Через 1½ месяца меня выпустили. Я как ни в чем не бывало продолжал свою деятельность. Главным образом, она выразилась в лекциях. Чем дальше, тем больше эти лекции приобретали характер философский. Я решился даже открыть целый курс по истории религии. Читал я свои лекции в высших учебных заведениях, главным образом в политехникуме. После моих рефератов часто шли жгучие дискуссии. Более или менее постоянными участниками их являлись: Столпнер77 и священник Агеев, раза два выступал Григорий Петров78, тогда еще священник.
За слушание лекций взималась плата в пользу Петроградского комитета нашей партии. Для комитета лекции дали около 10 тысяч рублей. Однако не эти мои, весьма преступные, с точки зрения развивавшихся в них идей, и весьма громкие лекции и не моя агитационная работа, на которой я сорвался было 31 декабря 1905 года, а моя литературная работа, и притом в совершенно случайной ее части, послужила основанием моего «дела». Оно было возбуждено специально, чтобы парализовать во мне весьма вероятного кандидата во вторую Думу.

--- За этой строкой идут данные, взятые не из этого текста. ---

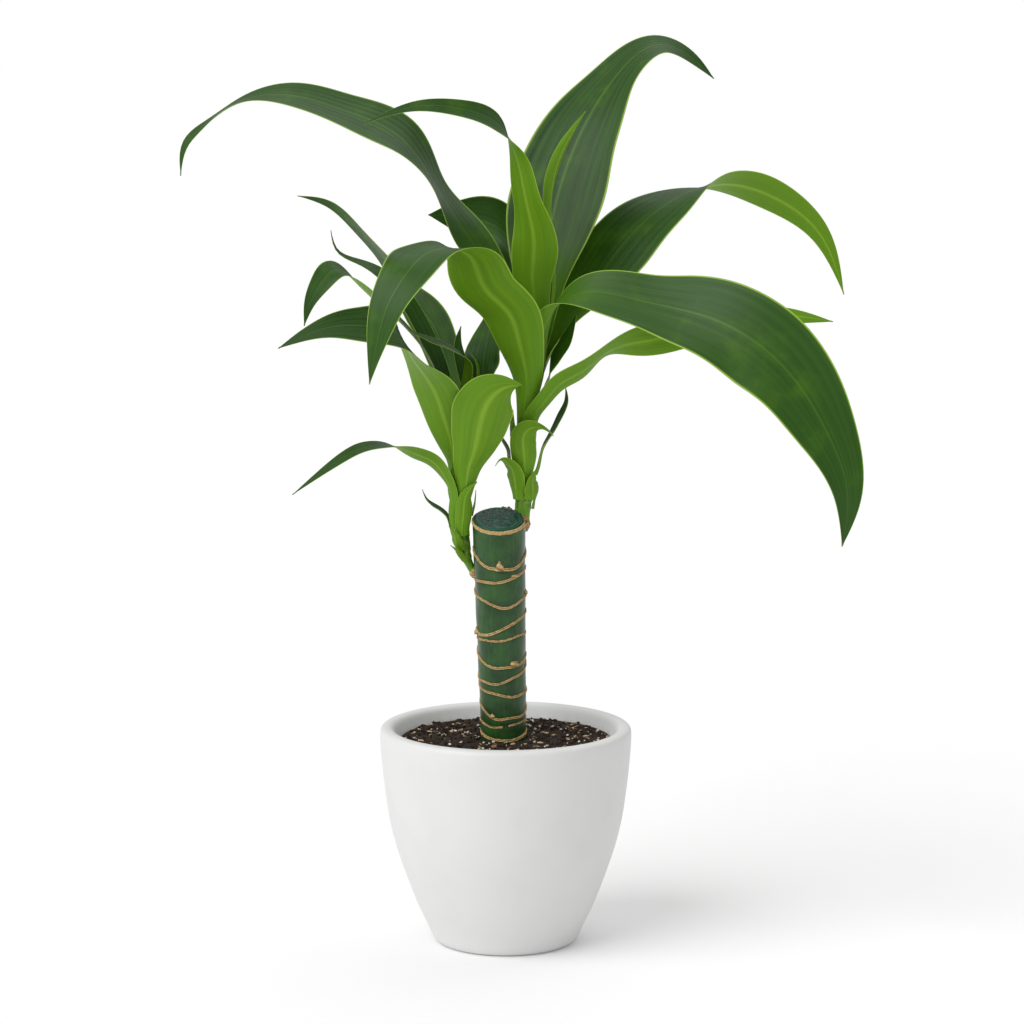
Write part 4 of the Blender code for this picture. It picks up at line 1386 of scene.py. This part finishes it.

Алексинский был известен гораздо меньше, чем я. С известным правом можно было сказать, что, выбивая меня из строя, окончательно лишали большевиков права иметь в Думе какого-либо настоящего лидера.
Обвинительный акт был построен на моем предисловии к брошюре Каутского, в котором я говорил о русском правительстве как об организации приказчиков западноевропейского капитала, обязанной выколачивать из страны колоссальный доход для западной биржи79.
Обвинительный акт был составлен таким образом, и прецеденты были так ясны, что приглашенный мною для совещания адвокат Чекеруль-Куш посоветовал мне немедленно эмигрировать. Стояло вне всякого сомнения, что я буду осужден на длительное тюремное заключение.
Между тем я не был арестован. Я совещался с наиболее близкими мне партийными товарищами, и мы постановили, что мне действительно необходимо уехать. Это было зимою 1906 года.